§ **INPUT RECORDS**
╭──
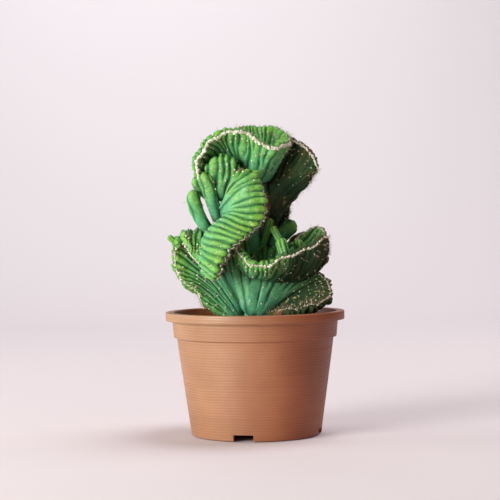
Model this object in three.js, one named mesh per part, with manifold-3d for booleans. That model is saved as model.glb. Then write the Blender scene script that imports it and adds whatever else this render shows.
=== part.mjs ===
// A crested cactus in a plastic nursery pot, in millimetres, +Z up.
// The origin is the centre of the foot circle, on the surface that the pot stands on.
// Three pieces: the injection-moulded pot, the potting mix that fills it, and the plant.
// The plant is one grown body. Its crest is a sheet that folds into lobes, and each lobe is
// described by a few guide ribs: the path of one rib from its root, through its middle, to its tip.

import * as THREE from "three";
import { mergeVertices } from "three/addons/utils/BufferGeometryUtils.js";
import Module from "manifold-3d";

const wasm = await Module();
wasm.setup();

// ---- Driving dimensions -------------------------------------------------------------------
const RIM_R = 70; // outside of the lip
const POT_H = 96;
const WALL = 1.3;
const LIP_H = 6.5; // depth of the turned-down lip
const COLLAR_R = 65.3; // outside of the collar, just under the lip
const COLLAR_FOOT_R = 63.7;
const COLLAR_Z = 76.8; // the step between the collar and the body
const STEP_H = 1.4;
const BODY_R = 61.2; // outside of the body, just under the step
const FOOT_R = 50.8;
const FOOT_W = 3.4; // width of the ring that the pot stands on
const FLOOR_Z = 5.2; // underside of the raised floor
const NOTCH_W = 15.4;
const NOTCH_H = 5;
const NOTCH_TURN = -0.2; // first notch, turned left of the front
const NOTCHES = 4;
const DRAIN_R = 3.6;
const DRAIN_RING_R = 33;
const DRAINS = 6;
const SOIL_Z = 85; // top of the potting mix at the wall
const SOIL_CROWN = 1.5; // how much higher it is in the middle
const GAP = 0.35; // clearance between pieces that touch
const SLIVER = 0.12; // joins are tidied to this
const ROUND_STEPS = 72;

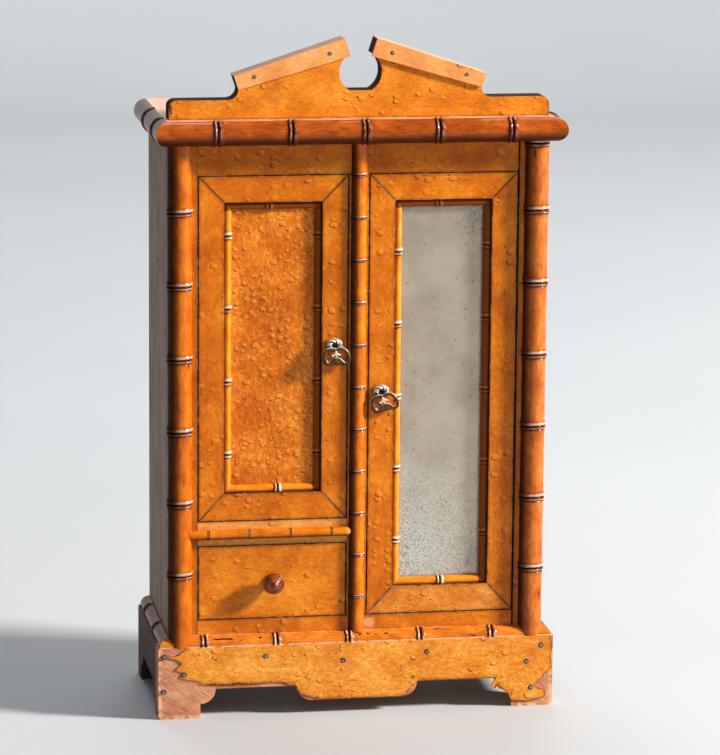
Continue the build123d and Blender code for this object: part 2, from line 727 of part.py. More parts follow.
with BuildPart() as nails:
    for x, z in plinth_nail_spots():
        nail(x, plinth_y, z, nail_head_radius, nail_length)
    for x, z in rake_nail_spots:
        nail(x, pediment_y - rake_stock, z, rake_nail_head_radius, rake_nail_length)
nails.part.label = "nails"
export_step(nails.part, "parts/nails.step")

# ---------------------------------------------------------------- doors
def door_opening(hinge_x, lock_x, bottom_z):
    """Returns the limits of the opening inside a door's frame as (x_span, z_span)."""
    x_span = (min(hinge_x, lock_x) + door_stile, max(hinge_x, lock_x) - door_stile)
    return x_span, (bottom_z + door_bottom_rail, door_top - door_top_rail)


def member(corners, opening, panel_y, pin_x, bottom_z):
    """Returns one mitred piece of a door's frame, with its panel groove and its share of the pin bores."""
    (low_x, high_x), (low_z, high_z) = opening
    groove_x = (low_x - panel_housing, high_x + panel_housing)
    groove_z = (low_z - panel_housing, high_z + panel_housing)
    bore = pin_length + pin_end_play
    with BuildPart() as piece:
        with BuildSketch(Plane.XZ.offset(-face_y)):
            with BuildLine():
                Polyline(corners, close=True)
            make_face()
        extrude(amount=-door_thickness)
        board(groove_x, panel_y, groove_z, Mode.SUBTRACT)
        peg((pin_x, door_pin_y, bottom_z), pin_radius + pin_clearance, bore, (0, 0, 1), Mode.SUBTRACT)
        peg((pin_x, door_pin_y, door_top), pin_radius + pin_clearance, bore, (0, 0, -1), Mode.SUBTRACT)
    return piece.part


def door_frame(hinge_x, lock_x, bottom_z, panel_y, pin_x, pull_x, pull_z):
    """Returns the hinge stile, lock stile, top rail and bottom rail of a door."""
    opening = door_opening(hinge_x, lock_x, bottom_z)
    (low_x, high_x), (low_z, high_z) = opening
    hinge_inner, lock_inner = (low_x, high_x) if hinge_x < lock_x else (high_x, low_x)
    outlines = {
        "hinge_stile": [(hinge_x, bottom_z), (hinge_inner, low_z), (hinge_inner, high_z), (hinge_x, door_top)],
        "lock_stile": [(lock_x, bottom_z), (lock_inner, low_z), (lock_inner, high_z), (lock_x, door_top)],
        "top_rail": [(hinge_x, door_top), (hinge_inner, high_z), (lock_inner, high_z), (lock_x, door_top)],
        "bottom_rail": [(hinge_x, bottom_z), (hinge_inner, low_z), (lock_inner, low_z), (lock_x, bottom_z)],
    }
    pieces = {}
    for name, corners in outlines.items():
        with BuildPart() as piece:
            add(member(corners, opening, panel_y, pin_x, bottom_z))
            if name == "lock_stile":
                peg((pull_x, face_y, pull_z), shank_radius, shank_length, (0, 1, 0), Mode.SUBTRACT)
        pieces[name] = piece.part
    return pieces


def filling(opening, y_span):
    """Adds the panel, mirror or board that fills a door's frame, a little smaller than its groove."""
    reach = panel_housing - panel_play
    (low_x, high_x), (low_z, high_z) = opening
    board((low_x - reach, high_x + reach), y_span, (low_z - reach, high_z + reach))


def bead(rod, inner_y, outline, opening):
    """Returns one bead: a bamboo rod on a square back, mitred to its outline."""
    bead_radius = bead_width / 2
    (low_x, high_x), (low_z, high_z) = opening
    with BuildPart() as piece:
        add(rod)
        axis_y = face_y + bead_setback + bead_radius
        low_back = (low_x + bead_width, high_x - bead_width)
        back_z = (low_z + bead_width, high_z - bead_width)
        board((low_x, high_x), (axis_y, inner_y), (low_z, high_z))
        board(low_back, (axis_y, inner_y), back_z, Mode.SUBTRACT)
        with BuildSketch(Plane.XZ.offset(-inner_y)):
            with BuildLine():
                Polyline(outline, close=True)
            make_face()
        extrude(amount=inner_y - face_y + 2 * bead_radius, mode=Mode.INTERSECT)
    return piece.part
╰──
§ **DO THIS**
Count how many lines hold the string "object" and give that number alone.

§ **RESPONSE FOR THIS EXERCISE**
2